The assessment included face-to-face visits, questionnaires, and intensive desktop research to establish a benchmark as well as a comparison of how Brazilian research groups compare to their counterparts abroad.

“Brazil really struggles in terms of finding personnel and recruiting new Ph.D. students and researchers,” Vahora said. “The biggest challenge is how to get people for upcoming projects and developing a support structure. A number of these Brazilian universities are in their infancy stage if you compare them to world-class universities that have a track record.”

OTM also found that some universities initially get large amounts of money from sponsors for research, but the money runs out. The legal obligation for companies to invest in R&D in Brazil is a positive for the country.

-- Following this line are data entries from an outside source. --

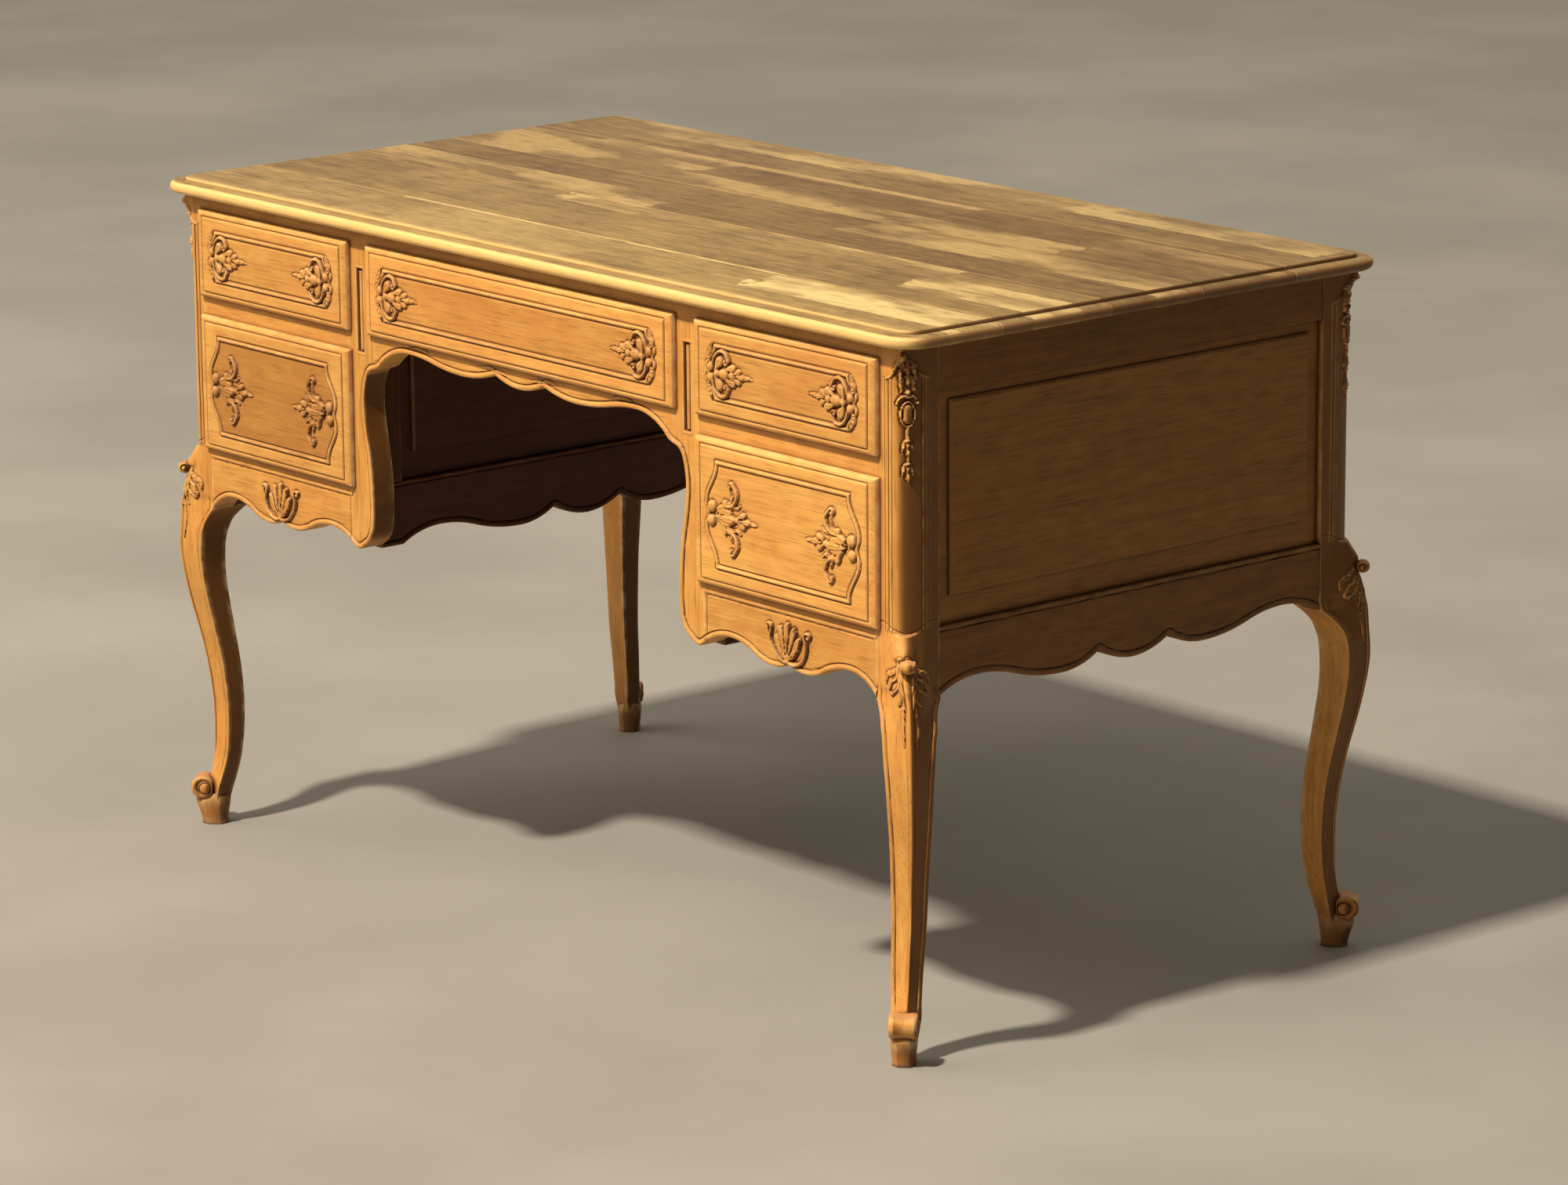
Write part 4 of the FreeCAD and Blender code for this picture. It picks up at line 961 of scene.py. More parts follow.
@dataclass
class Carver:
    """A carver at one place of a field, who can work mirrored and at another scale."""

    field: Carving
    origin: Place
    side: float = 1.0
    scale: float = 1.0
    rise: float = 1.25
    fullness: float = 1.1
    leaf_end: float = 0.35
    leaf_notch: float = 0.22
    leaf_vein: float = 0.35
    leaf_fall: float = 0.8
    leaf_bluntness: float = 0.7
    petal_base: float = 0.22
    petal_widest: float = 0.8
    petal_vein: float = 0.25
    petal_rise: float = 1.2
    tip_least: float = 0.04
    shortest: float = 0.01
    curl_points: int = 14
    curl_share: float = 0.78
    curl_end: float = 0.55
    eye_share: float = 1.1

    def place(self, points: Sequence[Place]) -> list[Place]:
        """Points of the design on the field."""
        return [
            (self.origin[0] + self.side * self.scale * u, self.origin[1] + self.scale * v)
            for u, v in points
        ]

    def scroll(self, points: Sequence[Place], start: float, end: float, height: float = 2.0) -> None:
        """A rounded stem that thickens or thins evenly.

        Args:
            points: Places of the stem.
            start: Half its width at the start.
            end: Half its width at the end.
            height: Its height.
        """
        def radius(s: np.ndarray) -> np.ndarray:
            """Half the stem's width at a share of its length."""
            return self.scale * (start + (end - start) * s)

        self.field.stroke(self.place(points), radius, height * self.rise)

    def leaf(self, points: Sequence[Place], width: float, height: float = 2.2, lobes: float = 3.0) -> None:
        """A leaf with a vein and lobes.

        Args:
            points: Places of its middle line, from its base to its tip.
            width: Half its greatest width.
            height: Its height.
            lobes: Number of lobes along it.
        """
        def radius(s: np.ndarray) -> np.ndarray:
            """Half the leaf's width at a share of its length.

            Args:
                s: Shares of the length.

            Returns:
                The half width at each share.
            """
            plain = np.sin(math.pi * np.clip(s, 0, 1) ** self.leaf_fall) ** self.leaf_bluntness
            scalloped = 1 - self.leaf_notch * np.abs(np.sin(math.pi * lobes * s))
            half = self.leaf_end + (width - self.leaf_end) * plain * scalloped
            return self.scale * self.fullness * half

        self.field.stroke(self.place(points), radius, height * self.rise, self.leaf_vein, lobes)

    def petal(self, points: Sequence[Place], width: float, height: float = 2.6) -> None:
        """A fluted petal that is widest near its rounded tip.

        Args:
            points: Places of its middle line, from its base to its tip.
            width: Half its greatest width.
            height: Its height.
        """
        def radius(s: np.ndarray) -> np.ndarray:
            """Half the petal's width at a share of its length.

            Args:
                s: Shares of the length.

            Returns:
                The half width at each share.
            """
            widest = self.petal_widest
            swell = self.petal_base + (1 - self.petal_base) * np.clip(s / widest, 0, 1) ** self.petal_rise
            past = np.clip(s - widest, 0, 1) / (1 - widest)
            tip = np.sqrt(np.clip(1 - past**2, self.tip_least, 1))
            return self.scale * self.fullness * width * swell * tip

        self.field.stroke(self.place(points), radius, height * self.rise, self.petal_vein)

    def bud(self, centre: Place, radius: float, height: float = 2.4, stretch: Place = (0.0, 0.0)) -> None:
        """A round bud, or an oval one where it is stretched.

        Args:
            centre: Its middle.
            radius: Its radius.
            height: Its height.
            stretch: How far its ends lie from its middle.
        """
        start = (centre[0] - stretch[0], centre[1] - stretch[1])
        end = (centre[0] + stretch[0] + self.shortest, centre[1] + stretch[1])
        half = self.scale * self.fullness * radius
        self.field.stroke(self.place([start, end]), lambda s: np.full_like(s, half), height * self.rise)

    def curl(
        self, centre: Place, radius: float, start: float, turns: float, thick: float, height: float = 2.0,
    ) -> None:
        """A spiral that winds in to an eye.

        Args:
            centre: The eye's place.
            radius: The outer radius.
            start: Angle of the outer end in degrees.
            turns: Turns inwards, negative to wind clockwise.
            thick: Half the band's width at its outer end.
            height: Its height.
        """
        points = []
        for i in range(self.curl_points + 1):
            share = i / self.curl_points
            angle = math.radians(start + 360 * turns * share)
            reach = radius * (1 - self.curl_share * share)
            points.append((centre[0] + reach * math.cos(angle), centre[1] + reach * math.sin(angle)))
        self.scroll(points, thick, thick * self.curl_end, height)
        self.bud(centre, thick * self.eye_share, height * self.eye_share)


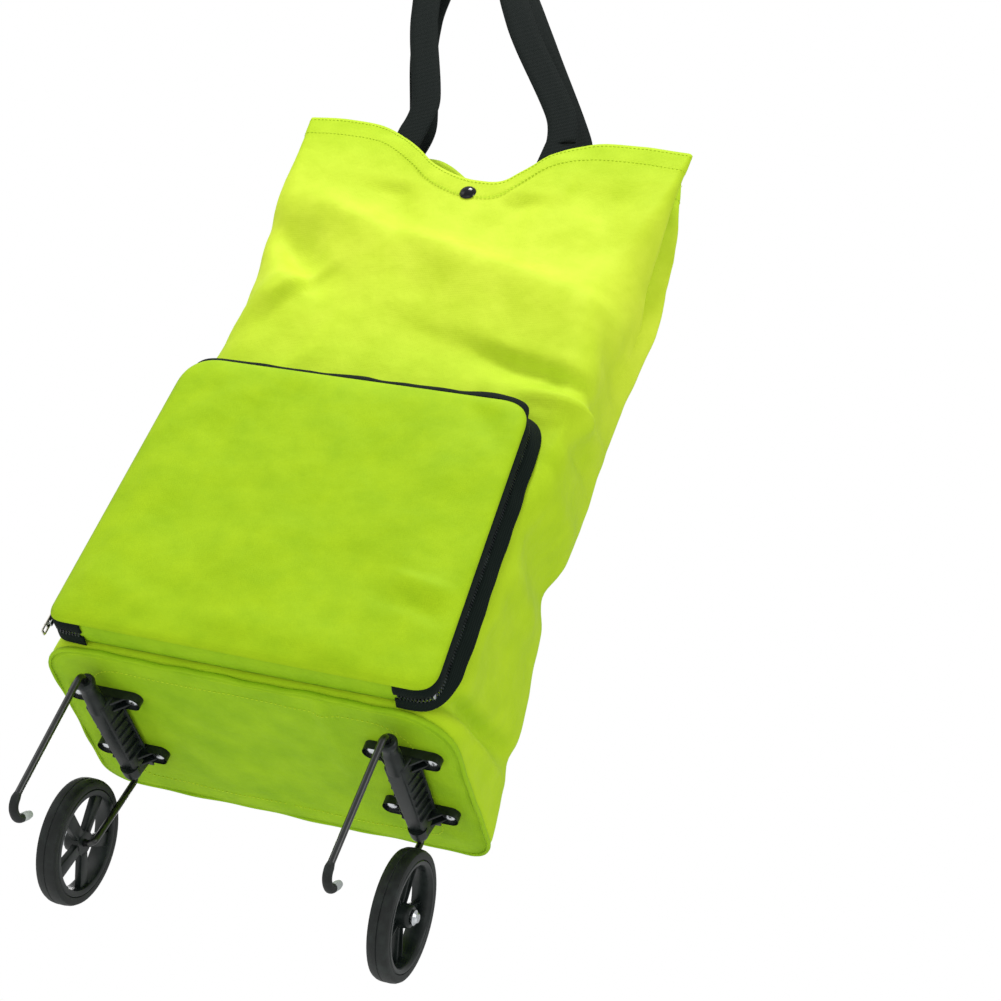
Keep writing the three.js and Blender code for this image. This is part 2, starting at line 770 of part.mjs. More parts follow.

However, researchers’ struggles in Brazil often include a lot of bureaucracy and too much time spent on mundane project management instead of conducting research, Vahora said. OTM also noted that research centers in Brazil are clustered around the Santos and Campos basins in Rio de Janiero and Sao Paulo.

“The current perception is that the north is underdeveloped compared to the south, and a lot of money is being focused on the south of Brazil,” Vahora said. “These research centers need to be spread across Brazil.” The money needs to go to the north as well as the south to develop local supply chains and access local talent.

OTM recommended developing› a larger resource pool by recruiting and retaining research professionals, maintaining competitiveness among research groups, and fostering collaboration instead of competition among oil companies.

“Research groups also can learn from these new guys that are coming to Brazil,” he said, pointing out the technology and R&D legacies of companies like Statoil and Chevron. “This helps make the universities become even more world-class.”